Bauman suggests there are now four sorts of work: “People who invent the ideas and the ways to make them desirable and marketable ... those engaged in the reproduction of labour (educators or various functionaries of welfare state) ... ‘skin trades’ requiring face-to-face encounter with the recipients of service ... routine labourers ... the most expendable, disposable and exchangeable parts of the economic system.” (p 153)

Other ideas

  • Reality “is created by ...the stubborn indifference of the world to my intention, the world's reluctance to submit to my will, that rebounds in the perception of the world as ‘real’ - constraining, limiting and disobedient.” (p 17)
  • When authorities are many, they tend to cancel each other out. ... It is by courtesy of the chooser that a would-be authority becomes an authority. Authorities no longer command; they ingratiate themselves with the chooser; they tempt and seduce.” (p 64)

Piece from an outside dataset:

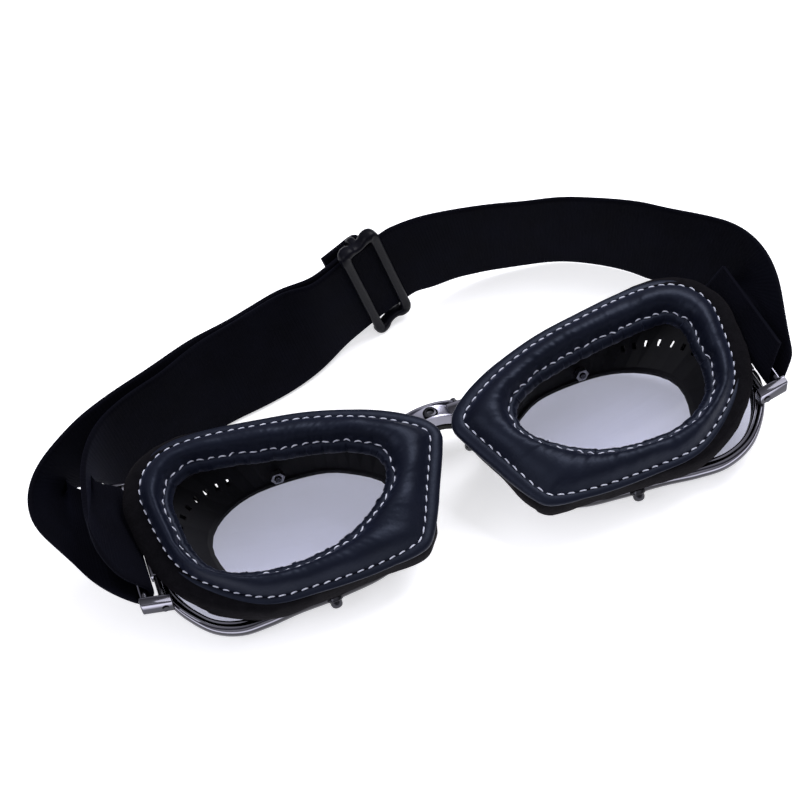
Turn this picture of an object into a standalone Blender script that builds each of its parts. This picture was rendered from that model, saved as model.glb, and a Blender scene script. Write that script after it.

  • Heavy modernity was the era of territorial conquest. Wealth and power was firmly rooted or deposited deep inside the land - bulky, ponderous and immovable like the beds of iron ore and deposits of coal. ... Anything lying between the outposts of competing imperial realms was seen as masterless, a no man’s land, and so an empty space - and empty space was a challenge to action and a reproach to idlers.” (p 114)
  • The labyrinth becomes the master image of the human condition” (p 138)
  • If staying together was a matter of reciprocal agreement and mutual dependency, disengagement is unilateral.” (p 149)
  • Leadership has been replaced by the spectacle, and surveillance by seduction.” (p 155)
This is an amazing book. I might not agree with many of the things that has been said, and time may prove wrong, but there is no gainsaying that this is a brilliantly argued position and it certainly made me think.